** start Supplied material **

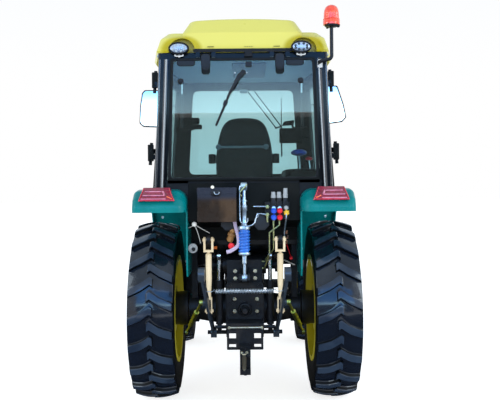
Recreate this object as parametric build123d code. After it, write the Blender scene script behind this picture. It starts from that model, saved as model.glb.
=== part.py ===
"""A 50 hp class four-wheel-drive farm tractor with a glazed cab, its hitch raised.

Millimetres. +Y is the driving direction, +X the tractor's right, +Z up, the floor at Z = 0.
Every piece is drawn with Y measured from the rear axle line; save() then moves it so that
the origin lies on the floor at the middle of the tractor's length and width.
"""

import math
import os

from build123d import *

# ---- driving dimensions -------------------------------------------------------------------
WHEELBASE = 1900
REAR_OVERHANG = 875  # rear axle to the raised lower links' ball ends
FRONT_OVERHANG = 845  # front axle to the front support's nose
LENGTH = REAR_OVERHANG + WHEELBASE + FRONT_OVERHANG
REAR_AXLE_Y = REAR_OVERHANG - LENGTH / 2  # where the rear axle lies in the finished frame

REAR_TYRE_R = 625  # 12.4-28 tyre, to the lugs' tips
REAR_TYRE_W = 307
REAR_RIM_R = 356
REAR_RIM_W = 280
REAR_TRACK = 1238
FRONT_TYRE_R = 445  # 8.3-20 tyre, to the lugs' tips
FRONT_TYRE_W = 211
FRONT_RIM_R = 254
FRONT_RIM_W = 180
FRONT_TRACK = 1200

HALF_TRACK_REAR = REAR_TRACK / 2
HALF_TRACK_FRONT = FRONT_TRACK / 2
FRONT_Y = WHEELBASE

# hitch, in the YZ plane: the lift arms and the lower links make a parallelogram
LINK_AXIS = (-170, 480)
LINK_LENGTH = 816
LINK_ANGLE = 36.03  # degrees above level, raised
ARM_AXIS = (-200, 954)
ARM_LENGTH = 330  # lift arm, and lower link from its front pin to the lift rod's pin
CYLINDER_ARM = 120  # lift arm axis to the lift cylinder's eye
CYLINDER_FOOT = (-300, 540)
LINK_X = 237.5  # lift rods and arms
LINK_FLARE = 0.0564  # how far the lower links spread for each unit of their length
CYLINDER_X = 174
STABILISER_PIN_X = 408
TOP_LINK_FOOT = (-475, 895)
TOP_LINK_EYE = (-450, 1500)
PTO_Z = 671

# steering
KINGPIN_X = 455
STEERING_ARM = 190
TIE_ROD_Z = 363
AXLE_BEAM_Z = 550

# cab
FLOOR_Z = 930
DECK_Z = 1120
FENDER_TOP_Z = 1485
SILL_Z = 1540
POST_TOP_Z = 2360
ROOF_Z = 2400
TUMBLEHOME = 0.07  # how far the cab's sides lean in for each unit of height
WINDOW_HINGE = (-425, 2378)
HOOD_HINGE = (1150, 1374)
DOOR_HINGES_Z = (1755, 2310)


# ---- helpers ------------------------------------------------------------------------------
def block(x0, x1, y0, y1, z0, z1):
    """A box between two corners."""
    return Pos((x0 + x1) / 2, (y0 + y1) / 2, (z0 + z1) / 2) * Box(x1 - x0, y1 - y0, z1 - z0)


def rod(start, end, radius, end_radius=None):
    """A round bar, or a cone, between two points."""
    a, b = Vector(*start), Vector(*end)
    plane = Plane(origin=a, z_dir=b - a)
    if end_radius is None or end_radius == radius:
        return extrude(plane * Circle(radius), amount=(b - a).length)
    return plane * Pos(0, 0, (b - a).length / 2) * Cone(radius, end_radius, (b - a).length)


def bar_x(x0, x1, y, z, radius):
    """A round bar along X."""
    return rod((x0, y, z), (x1, y, z), radius)


def side_plate(points, x0, x1, radius=0):
    """A plate from x0 to x1 whose outline, in (y, z), has corners of one radius."""
    face = make_face(Polyline(*points, close=True))
    if radius:
        face = fillet(face.vertices(), radius)
    return extrude(Plane.YZ.offset(x0) * face, amount=x1 - x0)


def back_plate(points, y0, y1, radius=0):
    """A plate from y0 to y1 whose outline is in (x, z)."""
    face = make_face(Polyline(*points, close=True))
    if radius:
        face = fillet(face.vertices(), radius)
    return extrude(Plane.XZ.offset(-y0) * face, amount=y0 - y1)


def floor_plate(points, z0, z1, radius=0):
    """A plate from z0 to z1 whose outline is in (x, y)."""
    face = make_face(Polyline(*points, close=True))
    if radius:
        face = fillet(face.vertices(), radius)
    return extrude(Plane.XY.offset(z0) * face, amount=z1 - z0)


def post(foot, head, z0, z1, size):
    """A leaning post of one rectangular section, from foot (x, y) at z0 to head (x, y) at z1."""
    lower = Plane.XY.offset(z0) * Pos(*foot) * Rectangle(*size)
    upper = Plane.XY.offset(z1) * Pos(*head) * Rectangle(*size)
    return loft([lower, upper], ruled=True)


def turned_x(profile, y, z, x_centre=0):
    """A body of revolution about an axis along X, from its (x, radius) outline."""
    face = make_face(Polyline(*[(x, r) for x, r in profile], close=True))
    return Pos(x_centre, y, z) * revolve(face, axis=Axis.X)


def turned_z(profile):
    """A body of revolution about Z, from its (radius, z) outline that starts and ends on the axis."""
    return revolve(Plane.XZ * make_face(Polyline(*profile, close=True)), axis=Axis.Z)


def mirrored(shape):
    return shape.mirror(Plane.YZ)


def both(shape):
    """A right-hand piece and its left-hand twin, as one shape."""
    return Compound(children=solids_of(shape) + solids_of(mirrored(shape)))


def solids_of(shape):
    return list(shape.solids())


def pipe(points, radius, bend):
    """A round tube along straight runs with bends of one radius."""
    path = FilletPolyline(*points, radius=bend)
    start = Plane(origin=path @ 0, z_dir=path % 0)
    return sweep(start * Circle(radius), path=path)


def along(axis_point, angle, distance):
    """The point (y, z) at a distance behind axis_point, raised by an angle in degrees."""
    a = math.radians(angle)
    return (axis_point[0] - distance * math.cos(a), axis_point[1] + distance * math.sin(a))


def save(node, shape):
    placed = Pos(0, REAR_AXLE_Y, 0) * shape
    solids = list(placed.solids())
    export_step(solids[0] if len(solids) == 1 else Compound(children=solids), f"parts/{node}.step")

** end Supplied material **

§ Exercise goal
In this exercise, copy only the lines from the opening line of the material through the line where "from build123d import *" appears.

§ Output of the task
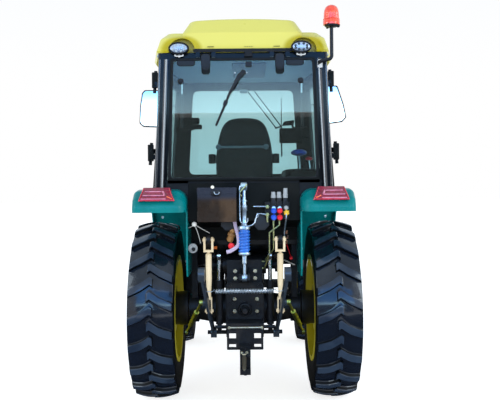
Recreate this object as parametric build123d code. After it, write the Blender scene script behind this picture. It starts from that model, saved as model.glb.
=== part.py ===
"""A 50 hp class four-wheel-drive farm tractor with a glazed cab, its hitch raised.

Millimetres. +Y is the driving direction, +X the tractor's right, +Z up, the floor at Z = 0.
Every piece is drawn with Y measured from the rear axle line; save() then moves it so that
the origin lies on the floor at the middle of the tractor's length and width.
"""

import math
import os

from build123d import *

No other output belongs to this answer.